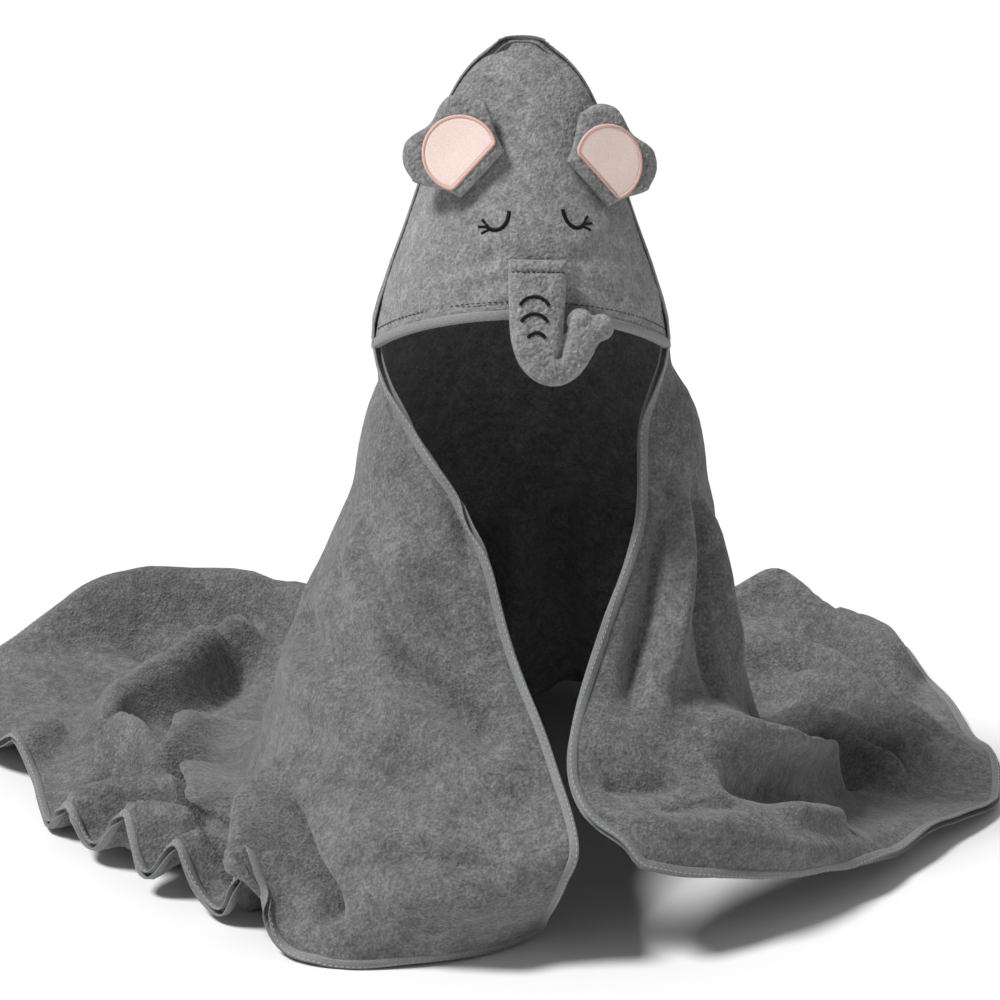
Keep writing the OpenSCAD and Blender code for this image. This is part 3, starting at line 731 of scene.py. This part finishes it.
def makePanel():
    grid = panelSurface(panel["columns"], panel["rows"])
    normals = gridNormals(grid)
    if normals[80, 90, 1] > 0:
        normals = -normals
    start = hoodAt(*trunkTop)
    x = (grid[..., 0] - start[0]) / mm
    z = (grid[..., 2] - start[2]) / mm
    depth = np.zeros_like(x)
    for (px, pz), (dx, dz), tall, half, length in pulls:
        size = math.hypot(dx, dz)
        run = ((x - px) * dx + (z - pz) * dz) / size
        off = (-(x - px) * dz + (z - pz) * dx) / size
        ease = np.clip(run / 8, 0, 1) * np.clip(1 - run / length, 0, 1)
        depth += tall * mm * ease * np.exp(-(off / half) ** 2)
    grid = grid + depth[..., None] * normals
    normals = gridNormals(grid)
    if normals[80, 90, 1] > 0:
        normals = -normals
    half = sheet["pile"] / 2
    outer = (grid + half * normals).reshape(-1, 3)
    inner = (grid - half * normals).reshape(-1, 3)
    flatNormals = normals.reshape(-1, 3)
    outer = outer + nap(outer, 2.2 * mm, 0.35 * mm, 3.0)[:, None] * flatNormals
    # The hood panel wears the lighter fleece copy, with painted light
    piece = newPiece("hoodPanel", np.concatenate([outer, inner]), shellFaces(*grid.shape[:2]),
                     plushPaintedLit, "towel", "plush_light", "hood_panel")
    brim, brimNormals = grid[-1], normals[-1]
    points, (nors,) = resample(brim, [brimNormals], 3 * mm, False)
    inward, along = inwardOf(points, nors, False)
    if inward[len(inward) // 2][2] < 0:
        inward = -inward
    verts, faces = sweep(points, inward, nors, tapeSection(half), False)
    newPiece("brimBinding", verts, faces, brimTape, "towel", "tape", "brim_binding")
    stitchRow("brimStitching", points, inward, nors, along, binding["width"] + 5 * mm,
              half + 0.25 * mm, darkThread, "towel", "thread_black", "brim_stitching")
    return grid, normals


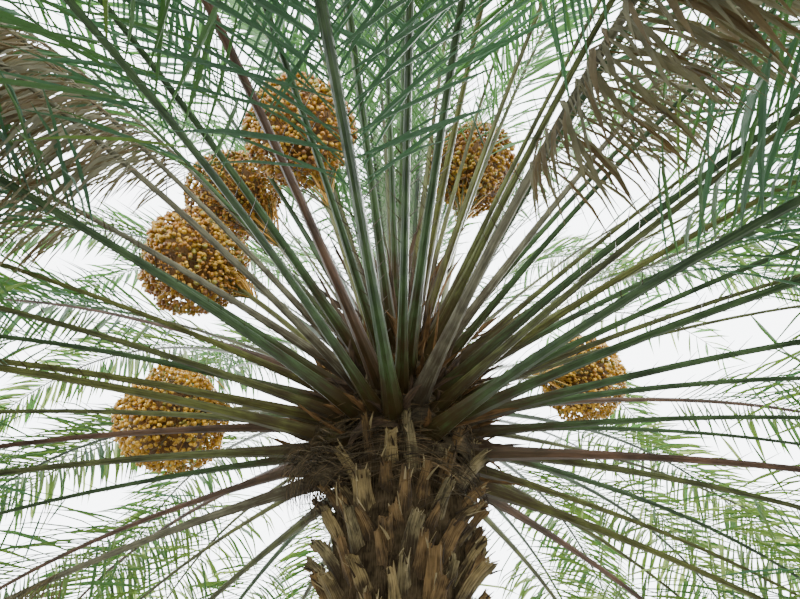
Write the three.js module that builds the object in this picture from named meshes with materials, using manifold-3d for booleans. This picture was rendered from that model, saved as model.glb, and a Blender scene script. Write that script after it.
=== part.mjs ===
// A date palm in fruit: a trunk clad in cut leaf bases, a crown of feathered fronds and the bunches of
// dates that hang among them. Millimetres and degrees, +Z up, with the origin on the flat cut at ground
// level under the trunk.
import * as THREE from "three";
import { mergeVertices } from "three/addons/utils/BufferGeometryUtils.js";
import Module from "manifold-3d";

const wasm = await Module();
wasm.setup();

// Trunk and growing head.
const CROWN_BASE = 2840; // height of the lowest live frond
const HEAD_HEIGHT = 560; // stretch of the trunk's top that carries the fronds
const TRUNK_RADIUS = 190; // without the leaf bases
const HEAD_TAPER = 0.66; // share of the radius that is lost by the top of the head
const HEART_SHARE = 0.65; // of the head's height: above it the head is one piece with the youngest leaves
const FLARE = 0.42; // share by which the foot is wider than the trunk
const FLARE_HEIGHT = 170;
const SEAT_GAP = 0.36; // clearance between the trunk and what it carries

// Cut leaf bases, in rows round the trunk that are each turned half a base from the row below.
const BASES_AROUND = 13;
const BASE_ROWS = 24;
const HEAD_ROWS = 3; // of the head, which carries fronds in their place
const ALL_ROWS = BASE_ROWS + HEAD_ROWS;
const BASE_LENGTH = 180;
const BASE_WIDTH = 54; // at the sawn end
const BASE_THICKNESS = 24;
const BASE_LEAN = 27; // from the trunk's own direction

// Fronds.
const GOLDEN_ANGLE = 137.508;
const FIRST_AZIMUTH = 23;
const FROND_COUNT = 80;
const YOUNG_COUNT = 28; // the youngest, which stand on the heart
const FROND_LENGTH = 3650;
const DRY_FRONDS = [1, 3, 15, 38, 44, 51];
const PETIOLE_SHARE = 0.27; // of the frond's length, bare of leaflets
const PATH_STEPS = 48;
const BLADE_SEGMENTS = 10;
const [TIP_WIDTH, PETIOLE_WIDTH, CLASP_WIDTH] = [6, 27, 58]; // add up to the rib's width at the trunk
const ROOT_DEPTH = 85; // length of petiole inside the head before it is cut to its seat
const LEAFLET_LENGTH = 500;
const LEAFLET_GAP = 2; // least clearance of a leaflet from any other piece
const LIFTS = { green: [34, 8, -16], dry: [-40, -20, -62] }; // leaflets stand at three angles in turn
const LEAFLET_TURNS = [0, 16, -16, 32, -32]; // tried in turn to keep a leaflet clear

// Fruit: azimuth, number of the frond whose axil the stalk grows from, distance of the bunch from the
// trunk's axis, height above the crown base, diameter.
const BUNCHES = [
  { azimuth: 235, axil: 33, reach: 620, rise: 1065, size: 370 },
  { azimuth: 192, axil: 43, reach: 680, rise: 1150, size: 350 },
  { azimuth: 197, axil: 30, reach: 760, rise: 690, size: 350 },
  { azimuth: 166, axil: 22, reach: 850, rise: 317, size: 370 },
  { azimuth: 333, axil: 39, reach: 340, rise: 1290, size: 360 },
  { azimuth: 33.5, axil: 34, reach: 920, rise: 710, size: 340 },
  { azimuth: 78, axil: 37, reach: 800, rise: 560, size: 350 },
  { azimuth: 107, axil: 32, reach: 760, rise: 820, size: 350 },
];
const STALK_WIDTH = 36;
const STALK_THICKNESS = 16;
const STALK_STEPS = 6;
const STALK_BALLS = Array.from({ length: 10 }, (_, k) => 0.08 + 0.074 * k); // shares of the stalk
const AXIL_RISE = 48; // from a frond's root to the root of the stalk above it

const SPEARS = 6;
const SPEAR_LENGTH = 2500;
const SPEAR_WIDTH = 44;

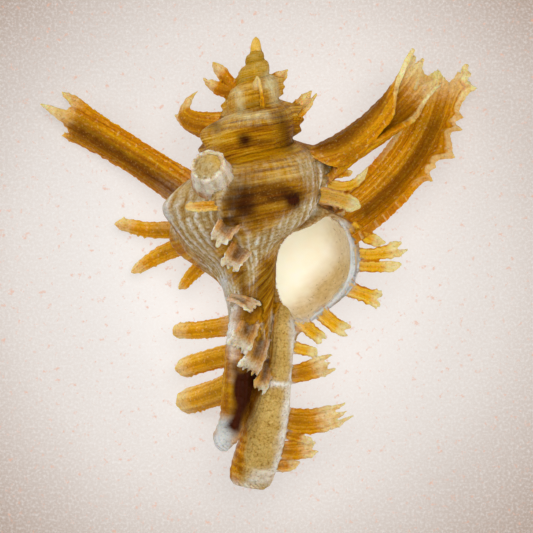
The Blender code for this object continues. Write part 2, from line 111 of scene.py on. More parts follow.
# Fronds, by coat (see COATS), groove direction, half angle of the channel in degrees and wall: name,
# base, middle, tip, width at each of them, and number of points along the tip
TO_LIP = (-0.2, 0, 1)
TO_BACK = (0.75, 0, -0.66)
TO_LEFT = (-0.8, 0.1, 0.6)
TO_VIEW = (0.1, 0.1, 1)
FROND_GROUPS = (
    # Outer lip
    ("amber", TO_LIP, 62, 1.1, (
    ("lip_shoulder", 11.8, 36.9, -2.4, 21.5, 46.3, -6.2, 25.9, 58.4, -13.3, 6.4, 6.2, 6.8, 4),)),
    ("amber", TO_LIP, 50, 0.8, (
    ("lip_web", 7, 37.4, -3.2, 9.4, 38.5, -2.7, 12, 40.2, -3.2, 3.4, 3.6, 3, 1),)),
    ("gutter", TO_LIP, 60, 0.6, (
    ("lip_1", 13, 36.2, -2.6, 15.4, 34.6, -2.7, 17.4, 33.9, -2.4, 1.5, 1.3, 1.1, 1),
    ("lip_2", 13.2, 32.5, -2.6, 17, 32.4, -3, 20.6, 33.6, -3.4, 1.5, 1.3, 2.4, 2),
    ("lip_3", 13.2, 30.9, -2.6, 16.5, 30.6, -3.2, 19.8, 30.8, -3.8, 1.4, 1.2, 1.2, 1))),
    ("gutter", TO_LIP, 62, 0.6, (
    ("lip_4", 12.2, 27.8, -2.4, 15.2, 26.6, -2.8, 17.6, 25.9, -3.4, 2, 1.6, 2.8, 2),
    ("lip_5", 8.6, 24.6, -1.4, 10.6, 22.8, -1.8, 12.8, 21.6, -2.4, 1.9, 1.6, 2, 2),
    ("lip_6", 5.8, 23.4, -0.6, 7.8, 21.6, -1, 9.5, 20.2, -1.6, 1.7, 1.4, 1.6, 2))),
    ("gutter", TO_LIP, 60, 0.6, (
    ("lip_7", 4.4, 19.8, 0.2, 6.6, 19.2, -0.2, 8.5, 18.8, -0.8, 1.4, 1.2, 1.1, 1),)),
    ("fan", TO_LIP, 62, 0.6, (
    ("lip_8", 3.6, 15.6, 0.2, 7, 16.3, -0.2, 10.6, 17.6, -1, 2, 2.2, 2.6, 3),)),
    ("fan", TO_LIP, 64, 0.6, (
    ("lip_9", 3, 10.2, -0.2, 7.4, 9.4, -0.8, 12.4, 10.8, -1.6, 2.6, 3, 2.6, 3),)),
    ("fan", TO_LIP, 60, 0.6, (
    ("lip_10", 2.6, 8, -0.6, 5.4, 7.3, -0.9, 7.8, 6.5, -1.4, 1.2, 1, 0.8, 1),)),
    ("fan", TO_LIP, 62, 0.6, (
    ("lip_11", 1.8, 5.6, -1.2, 5.4, 5.4, -1.6, 8.6, 5.9, -2.2, 1.8, 2.2, 1.8, 2),)),
    ("fan", TO_LIP, 60, 0.6, (
    ("lip_12", 1.4, 3.4, -1.8, 3.8, 3.3, -2.2, 5.8, 3.7, -2.6, 1.2, 1.4, 1.2, 1),)),
    # Varix one turn before the lip
    ("trough", (0.25, -0.62, 0.8), 66, 1, (
    ("upper_shoulder", 7.2, 44.6, -1.6, 15.8, 50, -1.4, 23.6, 57.8, -0.4, 4.8, 3.8, 7.2, 4),)),
    ("honey", TO_LIP, 60, 0.6, (
    ("upper_1", 9.6, 43.6, -1.4, 11.6, 43.3, -1.2, 13.2, 43.6, -1, 1.3, 0.9, 0.6, 1),)),
    ("gutter", TO_LIP, 60, 0.6, (
    ("upper_2", 10, 41.9, -1.4, 13, 41.8, -1.2, 15.2, 44, -1, 1.2, 1, 0.7, 1),)),
    ("gutter", TO_LIP, 70, 0.6, (
    ("upper_3", 8.8, 40.4, -0.6, 11.8, 39.6, 0.6, 13.9, 38.7, 1.2, 1.9, 1.7, 1.8, 1),)),
    # Varix behind, to the left
    ("striped", TO_BACK, 66, 1.1, (
    ("rear_shoulder", -7.4, 39.6, -7.6, -18, 46.6, -10.6, -27.4, 52.2, -13.4, 5.6, 4.4, 6.2, 3),)),
    ("honey", TO_BACK, 60, 0.8, (
    ("rear_1", -9.6, 36, -8.8, -14.4, 35.7, -10.8, -19.3, 36.8, -11.8, 1.9, 1.7, 1.4, 1),
    ("rear_2", -9, 33.8, -8.6, -13.2, 32.2, -10.8, -17, 29.8, -12, 2.2, 1.9, 1.3, 1))),
    ("honey", TO_BACK, 60, 0.7, (
    ("rear_3", -6.2, 31.8, -6.6, -9, 29.2, -8.8, -10.2, 27.4, -9.4, 2, 1.6, 1.3, 1),)),
    ("honey", TO_BACK, 60, 0.8, (
    ("rear_4", -2.8, 22.6, -3.2, -7, 21.9, -6, -11.1, 21.7, -8.6, 2.4, 1.9, 1.9, 1),)),
    ("honey", TO_BACK, 75, 0.8, (
    ("rear_5", -2.6, 18.6, -3.2, -6.8, 17.6, -6.4, -10.4, 16.4, -9.8, 2.6, 2.3, 2.5, 1),)),
    ("honey", TO_BACK, 75, 0.9, (
    ("rear_6", -2.6, 14.6, -3.8, -6.6, 12.8, -8.8, -10.2, 11.7, -14.7, 3.2, 3, 3, 2),)),
    # Varix in front, to the left
    ("stub", (-0.5, 0.8, 0.3), 120, 0.8, (
    ("front_shoulder", -5, 41.4, 8.2, -5.4, 42.4, 11, -5.9, 43.6, 13.2, 5.5, 4.3, 4.3, 3),)),
    ("honey", TO_LEFT, 60, 0.6, (
    ("front_1", -2.4, 39.2, 9, -6.2, 38.8, 11.2, -9.4, 38.6, 11.6, 1.4, 1.2, 0.9, 1),)),
    ("frill", TO_VIEW, 56, 0.6, (
    ("front_2", -2.6, 37.6, 8.8, -4, 35.8, 10.6, -5.6, 33.8, 10.8, 3, 2.5, 2.1, 2),
    ("front_3", -1.4, 33.6, 5.4, -2.6, 32.2, 7.6, -3.8, 30.2, 8.2, 2.9, 2.5, 2.2, 3))),
    ("frill", (0.1, 0.7, 0.8), 56, 0.6, (
    ("front_4", -3.6, 26.6, 3, -1.8, 26.1, 4.5, 0, 25.1, 5.2, 1.3, 1.6, 2.3, 4),)),
    ("frill", TO_VIEW, 54, 0.6, (
    ("front_5", -0.4, 24.4, 2.2, -1.2, 21.9, 4.6, -2.8, 19, 4.9, 2.4, 2.5, 3.2, 5),
    ("front_6", 0.8, 21.2, 2, 0.2, 18.9, 4.4, -1.2, 16.1, 4.7, 2.2, 2.3, 2.9, 5),
    ("front_7", 1.5, 17.6, 1, 1.1, 15.6, 3.5, 0.3, 13.5, 3.9, 1.5, 1.6, 1.9, 3))),
    # Spire
    ("spire", TO_BACK, 60, 0.7, (
    ("horn", -4.6, 49.8, -2.6, -9.5, 51.2, -5.8, -8.3, 54.5, -7.4, 3.6, 2.3, 0.7, 1),
    ("horn_lower", -6.6, 49.6, -4, -9, 50.4, -5.8, -10.9, 51.5, -6.8, 2.4, 1.7, 0.9, 1))),
    ("spire", TO_LIP, 60, 0.7, (
    ("spire_right", 3.4, 50.6, -0.6, 5.6, 52, -0.9, 8, 54.6, -1, 2.4, 2, 1.2, 2),)),
    ("spire", TO_LEFT, 62, 0.6, (
    ("spire_front", 0.5, 51.9, 2.6, 0.3, 54, 4.2, -0.1, 56.2, 4.7, 1.8, 1.5, 1.1, 1),)),
    ("spire", TO_BACK, 60, 0.6, (
    ("spire_left", -2.2, 54.6, -1.4, -4.8, 55, -2.6, -6.8, 56.4, -3.2, 1.8, 1.5, 1.1, 1),)),
    ("spire", TO_BACK, 50, 0.6, (
    ("spire_leaf", -2.6, 54.6, -1.8, -4, 56.6, -2.6, -5.6, 58.6, -3.2, 1.8, 1.9, 1.2, 1),)),
    ("spire", TO_LIP, 60, 0.6, (
    ("spire_tip", 1.4, 55.4, -0.4, 2.8, 56.2, -0.6, 4.1, 57.4, -0.7, 1.9, 1.6, 1.1, 1),)),
)
LONG_FROND_WIDTH = 4
THICKEST_WALL = 0.45
TIP_THINNING = 0.4
FROND_STEP = 0.16
SHORT_TIP_NOTCH = 0.3
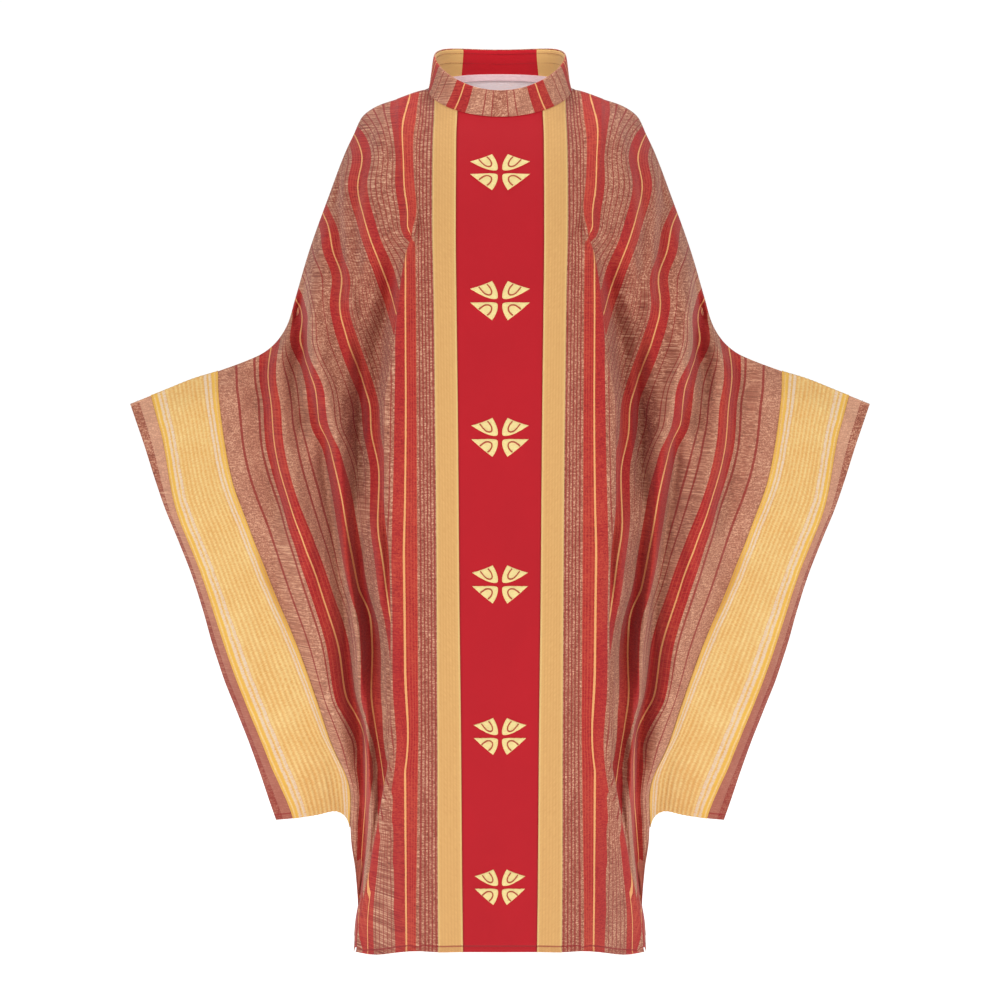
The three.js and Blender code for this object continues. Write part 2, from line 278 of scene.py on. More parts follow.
def placeOnCloth(out, height, foldX, foldPlace, foldWidth):
    # which part of the flat cloth lies at a place of the sleeve cloth, from where the stripes hang
    knotsX, knotsU = [foldX - foldWidth], [foldPlace + foldWidth]
    names = list(hang)
    lines = {name: downLine(hang[name], height) for name in names}
    for name, following in zip(names[:-1], names[1:]):
        middle, half = redStripes[name]
        room = np.minimum(drape["stripeShown"], 0.42 * np.abs(lines[following] - lines[name]))
        for step in (-1, 0, 1):
            knotsX.append(lines[name] + step * room)
            knotsU.append(np.full_like(out, middle + step * half))
    knotsX.append(lines["band"])
    knotsU.append(np.full_like(out, cut["bandInner"]))
    knotsX, knotsU = np.stack(knotsX), np.stack(knotsU)
    # no line crosses the one before it
    for k in range(1, len(knotsX)):
        knotsX[k] = np.maximum(knotsX[k], knotsX[k - 1] + 0.5)
        knotsU[k] = np.maximum(knotsU[k], knotsU[k - 1] + 0.3)
    place = knotsU[0] + (out - knotsX[0])
    for k in range(1, len(knotsX)):
        part = (out - knotsX[k - 1]) / (knotsX[k] - knotsX[k - 1])
        here = knotsU[k - 1] + part * (knotsU[k] - knotsU[k - 1])
        place = np.where(out > knotsX[k - 1], here, place)
    return np.minimum(place, cut["bandInner"])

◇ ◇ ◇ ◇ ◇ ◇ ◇

Filter the entries and copy out every line with the word "scene".

Keep writing the OpenSCAD and Blender code for this image. This is part 3, starting at line 731 of scene.py. This part finishes it.
Write the three.js module that builds the object in this picture from named meshes with materials, using manifold-3d for booleans. This picture was rendered from that model, saved as model.glb, and a Blender scene script. Write that script after it.
The Blender code for this object continues. Write part 2, from line 111 of scene.py on. More parts follow.
The three.js and Blender code for this object continues. Write part 2, from line 278 of scene.py on. More parts follow.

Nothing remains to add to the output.